At the end of 2024, Income had €19 million in loans active, which is 77% more than the year before. Revenue grew 54% to €509k, but the company had a net loss of €599k. Since starting, Income has helped fund over €150 million in loans and has more than 9,000 investors.

For 2025, Income expects loans to grow to €36 million, revenue to reach €908k, and over 8,000 active investors. They still expect a net loss of €428k but hope to break even when assets under management (AUM) reach €35–40 million. By 2026, they aim for €60 million in AUM, €1.47 million revenue, and over 14,000 active investors.

The key strength of Income’s platform is its strong risk management. Loan originators must keep a part of each loan (called a Junior Share), so they are the first to lose money if a borrower defaults.

There is also a Cashflow Buffer, which requires lenders to cover missed payments. If a lender struggles financially, Income can step in to collect payments. Every loan also has a repurchase rule that gives extra protection to investors.

Founder Kimmo Rytkönen, who previously Co-founded Indonesian digital bank AMAR, emphasised that these structural features are more than cosmetic: “The framework we’ve implemented isn’t a marketing tool, it’s a deliberate system to manage downside risk. That’s what investors care about now.”

The new funding will help Income grow its investor base, add more non-bank lenders, improve the platform’s ease of use, and hire key people for engineering and analytics.
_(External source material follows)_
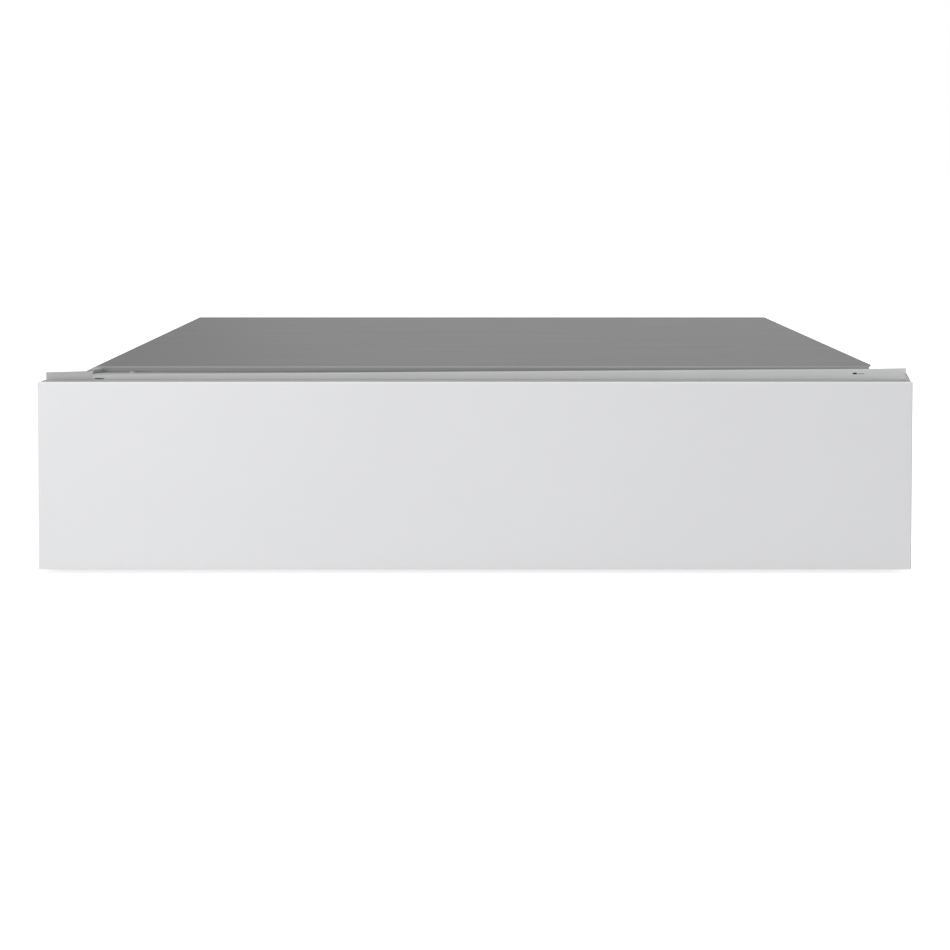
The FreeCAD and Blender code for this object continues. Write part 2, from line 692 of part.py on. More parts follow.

Income has a team of nine now and plans to grow carefully as the product and market get more complex. In 2025, a big goal is to launch a secondary market where investors can sell their loans before they mature, solving a common problem of not being able to quickly get their money back in private debt.

Income also aims to double its loan originators from 11 in 2024 to 22 by 2026. It is expanding into Mexico and the Philippines, where banks don’t offer enough loans and there is growing demand for non-bank financing.

According to Tšudakov, these countries have strong demand for credit and favorable regulations.

The company is seeing more interest from big investors in Europe and Southeast Asia. These investors now care more about strong legal protections and clear information about loan originators, not just high returns.

“It’s no longer enough to promise returns,” Tšudakov added. “The question is: what happens when things go wrong? That’s where our model shows its strength.”

About Income

Founded in 2020, Income is an investment platform that connects retail and institutional investors with trusted non-bank lenders in both emerging and developed markets. The platform uses a risk system with Junior Shares, Cashflow Buffers, and Buyback Obligations to protect investors in private debt.